Soto Narvaez also touched on trends relating to cloud-based collateral management platforms with AI, AI-driven fraud detection and cybersecurity, as well as advanced reconciliation with AI and RPA.

In her conclusion, she commented: “From my perspective, I believe collateral managers in this upcoming year have a great opportunity to optimise further, to optimise and leverage regulatory change, and to automate even further.

“AI and digitisation is not the new trend but is a necessity to make sure that firms are responding properly to market events and geopolitical circumstances.”

Collateral optimisation requires a pragmatic approach

Collateral optimisation is a topic of much interest. But when it comes to the execution and how to invest, and how to put in place a solution to optimise collateral, this is where things become more difficult, and where “we need to find a pragmatic way to put that into place”, said Wassel Dammak, head of collateral solutions strategy at VERMEG.

The ‘Optimizing Collateral Assets: Balancing Efficiency and Pragmatism’ panel discussed collateral optimisation in terms of governance, data, technology, as well as building the business case.

At the event in Amsterdam, the panel touched on the “many benefits” of collateral optimisation.

With collateral optimisation, he believes firms can reduce their assets funding costs. He reported that studies by advisory firms show how collateral allocation can reduce funding costs by up to 20-30 per cent.

In addition, collateral optimisation can bring operational efficiency, he added, which can reduce operational costs by approximately 15-25 per cent.

Furthermore, the audience heard how this tool can lower counterparty risk and reduce liquidity buffer requirements, as well as enhance revenue.

Although there are “many benefits”, building a business case for collateral optimisation investments faces multiple barriers, Dammak warned.

There are regulatory complexities. “People are still trying to optimise their regulatory compliance, the way they calculate SIMM for example,” he added. Compliance requires significant resources and can delay optimisation efforts.

In terms of operational inefficiencies, “it does not make sense to try and run if you cannot walk”. He continued: “Firms cannot execute optimisation if they do not clean up their inefficiencies first.”

Another barrier to optimisation is data and technology limitations. Dammak said optimisation has certain prerequisites: “If you need to optimise, you need to gather the data, centralise all of your inventories that you would like to use for your deliveries of your collateral assets; you need to centralise all of your collateral demands if you want to scale.”

He continued: “If you do not have the data, if you do not have a system where you can fetch the data through APIs, if you struggle from a technology point of view, it is a problem.”

Market structure frictions — such as settlement timing conventions — are constraints to take into consideration when optimising. There are also cost and resource constraints, as well as risk management concerns.

Addressing these barriers often requires a strategic approach, including investing in technology, streamlining processes, and ensuring regulatory compliance.

Dammak advised that to achieve a pragmatic approach, firms need to identify pain points, demonstrate return of investment, engage stakeholders, adopt a phased implementation and partner with experienced vendors.

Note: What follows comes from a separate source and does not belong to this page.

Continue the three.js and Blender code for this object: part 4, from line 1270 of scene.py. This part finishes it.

In conclusion, Dammak said: “At the end of the day, the easiness of the implementation of such a solution should be the first thing we need to think of before engaging in more detailed discussions.”

Industry must adjust to a new age of geoeconomics

In the coming quarters and years, there are some changes that will be great for collateral management and securities lending, while some other trends will not be propitious, according to Nicolas Firzli, director general at the World Pensions council (WPc).

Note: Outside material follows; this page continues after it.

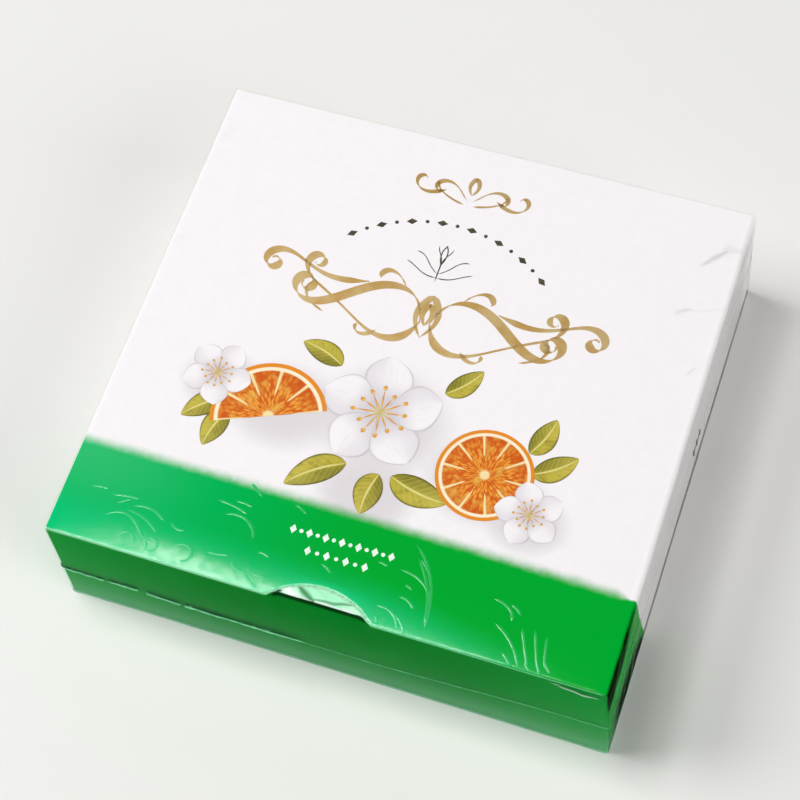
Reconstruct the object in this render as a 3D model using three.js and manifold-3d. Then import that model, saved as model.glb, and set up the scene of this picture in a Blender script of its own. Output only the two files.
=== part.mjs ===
// A shut confectionery carton of folded boxboard in clear shrink film. The board is one blank: a four-sided tube
// that runs front to back, closed at each end by a panel that folds up from the floor of the carton and tucks its
// flap in under the roof. A half-moon thumb cut in the roof's front edge shows the flap. The film's weld runs round
// the four sides below the middle. The carton is full and shut, so its inside is solid.
// Millimetres, +Z up. The origin is the middle of the base, and the front panel faces -Y.
import * as THREE from "three";
import { mergeVertices } from "three/addons/utils/BufferGeometryUtils.js";
import Module from "manifold-3d";

// Driving dimensions
const WIDTH = 165; // left to right, along the front
const DEPTH = 155; // front to back
const HEIGHT = 47;
const BOARD = 0.5; // thickness of the boxboard
const CREASE = 1; // outer radius of a folded edge
const GAP = 0.3; // clearance between pieces that lie against each other

// Thumb cut in the roof's front edge
const THUMB_WIDTH = 30.7;
const THUMB_DEPTH = 6.2;

// End panels and their tuck flaps
const FLAP_LENGTH = 16; // how far a flap reaches in under the roof
const FLAP_INSET = 2; // how much narrower a flap is than the carton, each side
const FOLD_BORE = 0.3; // inner radius of the fold between a panel and its flap

// Film weld: a low bead that lies level round the left half and climbs towards the right
const WELD_HEIGHT = 17.8;
const WELD_CLIMB = 4.6;
const WELD_CLIMB_START = 10; // x where the climb starts
const WELD_CLIMB_END = 74; // x where it ends
const WELD_SPREAD = 1.3; // height of the bead's section
const WELD_PROUD = 0.4; // how far the bead stands out
const WELD_STEP = 5; // distance between sections on a straight side

// Fineness of round forms
const ARC_STEPS = 6;
const THUMB_STEPS = 96;
const CLEAR = 5; // how far a cutting tool runs past the board it cuts

const BOARD_WHITE = 0xf4f2f3;
const PANEL_GREEN = 0x14803c;
const FILM_PALE = 0xbfe6cf;

const halfWidth = WIDTH / 2;
const halfDepth = DEPTH / 2;
const panelRecess = BOARD + GAP; // room that an end panel takes from the tube
const flapTop = HEIGHT - BOARD - GAP;
const flapHalfWidth = halfWidth - FLAP_INSET;

const wasm = await Module();
wasm.setup();

function toSolid(geometry) {
  const bare = geometry.clone();
  bare.deleteAttribute("normal");
  bare.deleteAttribute("uv");
  const merged = mergeVertices(bare, 1e-4);
  return new wasm.Manifold(
    new wasm.Mesh({
      numProp: 3,
      vertProperties: merged.attributes.position.array,
      triVerts: new Uint32Array(merged.index.array),
    }),
  );
}

function toGeometry(solid) {
  const { vertProperties, triVerts } = solid.getMesh();
  const geometry = new THREE.BufferGeometry();
  geometry.setAttribute("position", new THREE.BufferAttribute(vertProperties, 3));
  geometry.setIndex(new THREE.BufferAttribute(triVerts, 1));
  geometry.computeVertexNormals();
  return geometry;
}

function boardMaterial(color, roughness) {
  return new THREE.MeshStandardMaterial({ color, roughness, metalness: 0 });
}

function namedMesh(name, geometry, material) {
  const mesh = new THREE.Mesh(geometry, material);
  mesh.name = name;
  return mesh;
}

function block(low, high) {
  const size = high.map((value, axis) => value - low[axis]);
  const middle = high.map((value, axis) => (value + low[axis]) / 2);
  return new THREE.BoxGeometry(...size).translate(...middle);
}

// A rectangle with rounded corners, centred on x and standing from y = low to y = high.
function roundedOutline(half, low, high, radius) {
  const outline = new THREE.Shape();
  outline.absarc(half - radius, low + radius, radius, -Math.PI / 2, 0, false);
  outline.absarc(half - radius, high - radius, radius, 0, Math.PI / 2, false);
  outline.absarc(-half + radius, high - radius, radius, Math.PI / 2, Math.PI, false);
  outline.absarc(-half + radius, low + radius, radius, Math.PI, 1.5 * Math.PI, false);
  return outline;
}

function extruded(outline, length) {
  return new THREE.ExtrudeGeometry(outline, {
    depth: length,
    steps: 1,
    bevelEnabled: false,
    curveSegments: ARC_STEPS,
  });
}

// The tube of four panels with what it holds: creased long edges, softened upright corners, a recess at each end for
// the closing panel, a slot under the roof for its flap, and the thumb cut through the roof.
function cartonBody() {
  const section = extruded(roundedOutline(halfWidth, 0, HEIGHT, CREASE), DEPTH)
    .rotateX(Math.PI / 2)
    .translate(0, halfDepth, 0);
  const plan = extruded(roundedOutline(halfWidth, -halfDepth, halfDepth, CREASE), HEIGHT);
  let body = toSolid(section).intersect(toSolid(plan));

  for (const end of [-1, 1]) {
    const face = end * halfDepth;
    const inner = face - end * panelRecess;
    const outer = face + end * CLEAR;
    const recess = block(
      [-halfWidth - CLEAR, Math.min(inner, outer), -CLEAR],
      [halfWidth + CLEAR, Math.max(inner, outer), HEIGHT - BOARD],
    );
    const slotEnd = face - end * (FLAP_LENGTH + GAP);
    const slot = block(
      [-flapHalfWidth - GAP, Math.min(slotEnd, outer), flapTop - BOARD - GAP],
      [flapHalfWidth + GAP, Math.max(slotEnd, outer), HEIGHT - BOARD],
    );
    body = body.subtract(toSolid(recess)).subtract(toSolid(slot));
  }

  const thumbRadius = ((THUMB_WIDTH / 2) ** 2 + THUMB_DEPTH ** 2) / (2 * THUMB_DEPTH);
  const thumb = new THREE.CylinderGeometry(
    thumbRadius,
    thumbRadius,
    2 * (BOARD + GAP),
    THUMB_STEPS,
  )
    .rotateX(Math.PI / 2)
    .translate(0, THUMB_DEPTH - halfDepth - thumbRadius, HEIGHT);
  return toGeometry(body.subtract(toSolid(thumb)));
}

// An end panel with its flap, drawn as one bent strip of board: up the face of the carton, round the fold and in
// under the roof. It is drawn for the front end.
function endPanel() {
  const face = -halfDepth;
  const foldOuter = FOLD_BORE + BOARD;
  const strip = new THREE.Shape();
  strip.moveTo(face + BOARD, 0);
  strip.lineTo(face + BOARD, flapTop - foldOuter);
  strip.absarc(face + foldOuter, flapTop - foldOuter, FOLD_BORE, Math.PI, Math.PI / 2, true);
  strip.lineTo(face + FLAP_LENGTH, flapTop - BOARD);
  strip.lineTo(face + FLAP_LENGTH, flapTop);
  strip.lineTo(face + foldOuter, flapTop);
  strip.absarc(face + foldOuter, flapTop - foldOuter, foldOuter, Math.PI / 2, Math.PI, false);
  strip.lineTo(face, CREASE / 2);
  strip.absarc(face + CREASE / 2, CREASE / 2, CREASE / 2, Math.PI, 1.5 * Math.PI, false);

  const panelHalfWidth = halfWidth - GAP;
  const turned = new THREE.Matrix4().makeBasis(
    new THREE.Vector3(0, 1, 0),
    new THREE.Vector3(0, 0, 1),
    new THREE.Vector3(1, 0, 0),
  );
  const bent = extruded(strip, 2 * panelHalfWidth)
    .applyMatrix4(turned)
    .translate(-panelHalfWidth, 0, 0);

  let panel = toSolid(bent);
  for (const side of [-1, 1]) {
    const inner = side * flapHalfWidth;
    const outer = side * (halfWidth + CLEAR);
    const shoulder = block(
      [Math.min(inner, outer), face + foldOuter, flapTop - foldOuter],
      [Math.max(inner, outer), CLEAR, flapTop + CLEAR],
    );
    panel = panel.subtract(toSolid(shoulder));
  }
  return toGeometry(panel);
}

// Height of the weld's middle line above a point of the carton's outline.
function weldHeight(x) {
  return WELD_HEIGHT + WELD_CLIMB * THREE.MathUtils.smoothstep(x, WELD_CLIMB_START, WELD_CLIMB_END);
}

// Points round the carton's outline, counter-clockwise from above, each with its outward direction.
function outlineStations(offset) {
  const stations = [];
  const corners = [
    { x: 1, y: -1, start: -Math.PI / 2 },
    { x: 1, y: 1, start: 0 },
    { x: -1, y: 1, start: Math.PI / 2 },
    { x: -1, y: -1, start: Math.PI },
  ];
  corners.forEach((corner, index) => {
    const centre = new THREE.Vector2(
      corner.x * (halfWidth - CREASE),
      corner.y * (halfDepth - CREASE),
    );
    for (let step = 0; step <= ARC_STEPS; step += 1) {
      const angle = corner.start + (step / ARC_STEPS) * (Math.PI / 2);
      const out = new THREE.Vector2(Math.cos(angle), Math.sin(angle));
      stations.push({ at: out.clone().multiplyScalar(CREASE + offset).add(centre), out });
    }
    const last = stations[stations.length - 1];
    const next = corners[(index + 1) % corners.length];
    const goal = new THREE.Vector2(
      next.x * (halfWidth - CREASE),
      next.y * (halfDepth - CREASE),
    ).addScaledVector(last.out, CREASE + offset);
    const count = Math.round(goal.distanceTo(last.at) / WELD_STEP);
    for (let step = 1; step < count; step += 1) {
      stations.push({ at: last.at.clone().lerp(goal, step / count), out: last.out });
    }
  });
  return stations;
}

// The weld: a flat-backed bead swept round the outline as a closed ring.
function filmWeld() {
  const stations = outlineStations(GAP);
  const section = [
    [0, -WELD_SPREAD / 2],
    [WELD_PROUD * 0.7, -WELD_SPREAD / 4],
    [WELD_PROUD, 0],
    [WELD_PROUD * 0.7, WELD_SPREAD / 4],
    [0, WELD_SPREAD / 2],
  ];
  const positions = [];
  for (const { at, out } of stations) {
    for (const [proud, rise] of section) {
      positions.push(at.x + out.x * proud, at.y + out.y * proud, weldHeight(at.x) + rise);
    }
  }
  const triangles = [];
  stations.forEach((_, ring) => {
    section.forEach((__, corner) => {
      const nextRing = (ring + 1) % stations.length;
      const nextCorner = (corner + 1) % section.length;
      const a = ring * section.length + corner;
      const b = nextRing * section.length + corner;
      const c = nextRing * section.length + nextCorner;
      const d = ring * section.length + nextCorner;
      triangles.push(a, b, c, a, c, d);
    });
  });
  const geometry = new THREE.BufferGeometry();
  geometry.setAttribute("position", new THREE.Float32BufferAttribute(positions, 3));
  geometry.setIndex(triangles);
  geometry.computeVertexNormals();
  return geometry;
}

const group = new THREE.Group();
group.add(namedMesh("carton_body", cartonBody(), boardMaterial(BOARD_WHITE, 0.4)));

group.add(namedMesh("front_panel", endPanel(), boardMaterial(PANEL_GREEN, 0.35)));

const backPanel = namedMesh("back_panel", endPanel(), boardMaterial(BOARD_WHITE, 0.4));
backPanel.rotation.z = Math.PI;
group.add(backPanel);

group.add(namedMesh("film_weld", filmWeld(), boardMaterial(FILM_PALE, 0.15)));

export default group;
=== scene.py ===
import math

import bmesh
import bpy
from mathutils import Matrix, Vector, noise


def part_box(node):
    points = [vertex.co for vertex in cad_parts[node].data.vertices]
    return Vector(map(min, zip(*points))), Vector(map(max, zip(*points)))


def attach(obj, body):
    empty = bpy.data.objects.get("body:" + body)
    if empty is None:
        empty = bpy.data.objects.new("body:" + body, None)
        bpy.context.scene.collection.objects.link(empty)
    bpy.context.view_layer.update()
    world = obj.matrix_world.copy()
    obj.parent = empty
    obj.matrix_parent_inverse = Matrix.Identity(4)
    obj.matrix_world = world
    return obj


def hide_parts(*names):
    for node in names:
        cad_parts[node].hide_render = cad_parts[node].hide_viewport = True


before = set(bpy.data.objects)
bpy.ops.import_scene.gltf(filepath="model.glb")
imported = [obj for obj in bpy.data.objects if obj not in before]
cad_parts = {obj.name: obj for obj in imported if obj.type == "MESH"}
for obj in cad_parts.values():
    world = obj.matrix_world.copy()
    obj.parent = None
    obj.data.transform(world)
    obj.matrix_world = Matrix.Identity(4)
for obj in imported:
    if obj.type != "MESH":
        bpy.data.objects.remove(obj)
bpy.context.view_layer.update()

# --------------------------------------------------------------------------------------------------
# Carton tube. One blank of clay-coated boxboard, printed and varnished outside, creased along four long edges
# and glued into a tube that runs front to back. A half-moon thumb cut is punched in the roof's front edge.
# Cut edges show raw board, and the full carton bears slow waves in its panels.

MM = 0.001
_, tube_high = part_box("carton_body")
HALF_WIDTH = tube_high.x
HALF_DEPTH = tube_high.y
HEIGHT = tube_high.z
BOARD = 0.55 * MM
FILM_ROOM = 0.3 * MM            # how far the board lies inside the film
CREASE_RADIUS = 1.1 * MM
CREASE_STEPS = 5
FLOOR_COLUMNS = 10              # columns of faces over half the floor, the roof beside the cut, and a wall
ROOF_COLUMNS = 24
WALL_COLUMNS = 14
THUMB_COLUMNS = 44
THUMB_HALF = 15.35 * MM
THUMB_DEEP = 6.2 * MM
THUMB_RADIUS = (THUMB_HALF**2 + THUMB_DEEP**2) / (2 * THUMB_DEEP)
PANEL_ROOM = 0.9 * MM           # how far the walls stop short of the carton's ends, behind the end panels
ROOF_SAG = 0.35 * MM            # how far the middle of the roof and of a wall lies in
WALL_HOLLOW = 0.3 * MM
FRONT_DROOP = 0.5 * MM          # the film pulls the roof's free front edge down on the flap
DROOP_REACH = 15 * MM
DROOP_CORNER = 22 * MM          # how far from a corner the walls hold the edge up
WAVE_LENGTH = 38 * MM
WAVE_HEIGHT = 0.08 * MM
ROW_STEP = 3 * MM
STRAIGHT_FROM = -HALF_DEPTH + 9 * MM        # rows run straight across behind this place
TURN_SHARES = (0.35, 0.7)       # where two rows lie between the cut edge and the straight rows
SHRINK_LEAN = 1.0 * MM          # how far the film pulls the top of each wall inwards
WORN_ROWS = ((0.0, 0.16), (0.1, 0.03), (0.28, 0.0), (0.9, 0.0))     # distance from a cut edge and drop, in mm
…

Firzli discussed the coming ‘Age of Geoeconomics’, securities finance and AI-driven trading and settlement moving centre stage, and what pension funds and sovereign investors need.

On the whole, he believes financial policy, political, geoeconomic, and technological changes will be quite good for the industry.

“I foresee much more volatility, so we will have to adjust to that new age of geoeconomics, which is symbolised by the accelerating Sino-American ‘new Cold War’ — impacting many sectors of the economy, including tech and finance,” he added.

Although the age of geoeconomic marks the end of the ‘neoliberal’ era of benign financialisation and East–West cooperation (1984–2023), in his discussion, Firzli also highlighted a “ray of hope” in the shape of sustainable finance, as more and more pension executives and board members (trustees) are keen to incorporate sustainable metrics in the way they borrow, lend, and how they do collateral management.

He suggested that “this is changing the world for the better”.

Firzli continued: “It sounds like a paradox — the world is becoming more volatile and more cynical because of the Chinese and American rivalry, but at the same time, there is more idealism in the form of sustainability and employee capitalism (fiduciary finance). Yes, it is a paradox. The two are happening and accelerating at the same time.”

Addressing the audience, Firzli indicated that “this is a pivotal moment in the history” of economics and finance, especially in Europe and the UK.

Fiduciary capitalism is clearly on the rise, he stated, now that pension funds are progressively “fully fulfilling” their natural role in the market — that of majority asset owners, and ultimate governance arbiters, across asset classes and geographies.

Covering a number of ideas on the industry and where it is heading. Firzli also stated: “Private markets are rising. So pension funds, sovereign funds, central banks, endowments and private savers — they’re putting, on average, more money into venture capital, private equity, infrastructure assets and real estate, and even forestry and commodities, and they're putting relatively less money in bonds, and listed equity.”

This shift is accelerating, according to Firzli. He said this means less business for old fashioned listed bonds and stocks. However, there may be more avenues for other lending businesses going forward.

Circling back to sustainable finance, Firzli says ESG is no longer an afterthought or an overlay, “it is at the core of everything that investors do”, to the extent that some of the large European banks have stopped lending money to the oil industry. He added: “A year or two years ago, this would have been unthinkable.”

He concludes: “In Europe, including the UK, we are on the verge of incorporating more ESG metrics in capital requirements themselves on a central bank and financial industry regulation level. So the cost of compliance will rise even more on the Old Continent, at a time when, following US elections, prudential capital and ESG requirements may well be loosened on Wall Street. (Trump Republicans and ‘prairie populists’ on the Democrat left).”